LAUSR

The impinging jet technique is a high-performance cooling technology for microchips which are basic elements of computer systems and have high heat generation rates in small volumes. In this study, the improvement of heat transfer of the desktop microchips used in all technological products today by air-impinging jet flow was examined. For this purpose, numerical research was carried out on the cooling of copper plate surfaces with two different patterns, concave and roof shaped having 1000 W/m2 constant heat flux in rectangular cross-sectional ducts by one and double air jets with distances of Dh and 2 Dh between them. Numerical analysis was performed steady and in three dimensions with the k– ε turbulence model by the Ansys–Fluent program. The obtained results were compared with the numerical and experimental results of the study in the literature and it was seen that they are determined to be compatible.
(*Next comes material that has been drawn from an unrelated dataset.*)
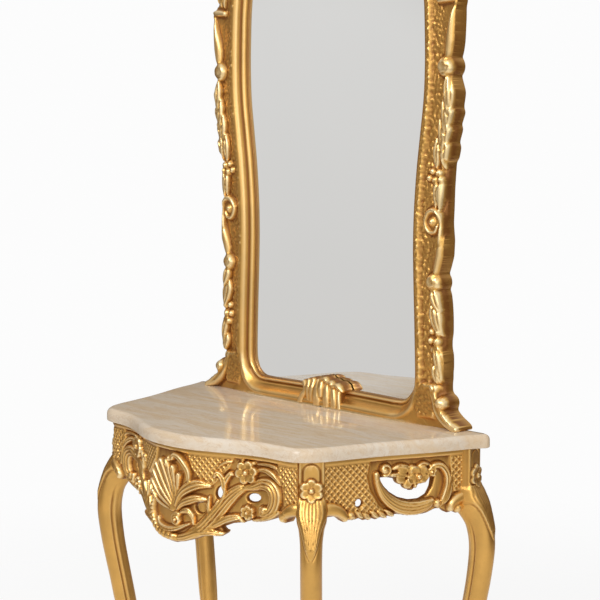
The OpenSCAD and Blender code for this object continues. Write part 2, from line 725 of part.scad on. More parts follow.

The results were presented as the mean Nu number for each of both patterned surfaces and the mean outlet temperature of the jet flow ( Tmoj) and the mean Nu number ( Num) of all patterned surfaces in single and double jet channels with different distances. Besides, pressure drop (Δ P), friction factor ( f), thermal resistance ( Rt) and thermo-hydraulic performance (THP) of concave and roof-patterned surfaces in the channels with different jet setup configurations were analyzed. Streamline and temperature contour distributions of the jet flow along the channel for different H/ Dh ratios and jet numbers were evaluated for both patterned surfaces. In H/ Dh  =  4 and at Re  =  7000, the average Nu number for roof-patterned surfaces was found to be 30.52% higher than concave patterned surfaces in the case of double jets with a distance of Dh. Rt reduction values of the roof and concave pattern surfaces with a double jet arrangement having 2 Dh distance at Re  =  5000 and H/ Dh  =  8 are 163.7% and 36.23% when compared to single jet, respectively.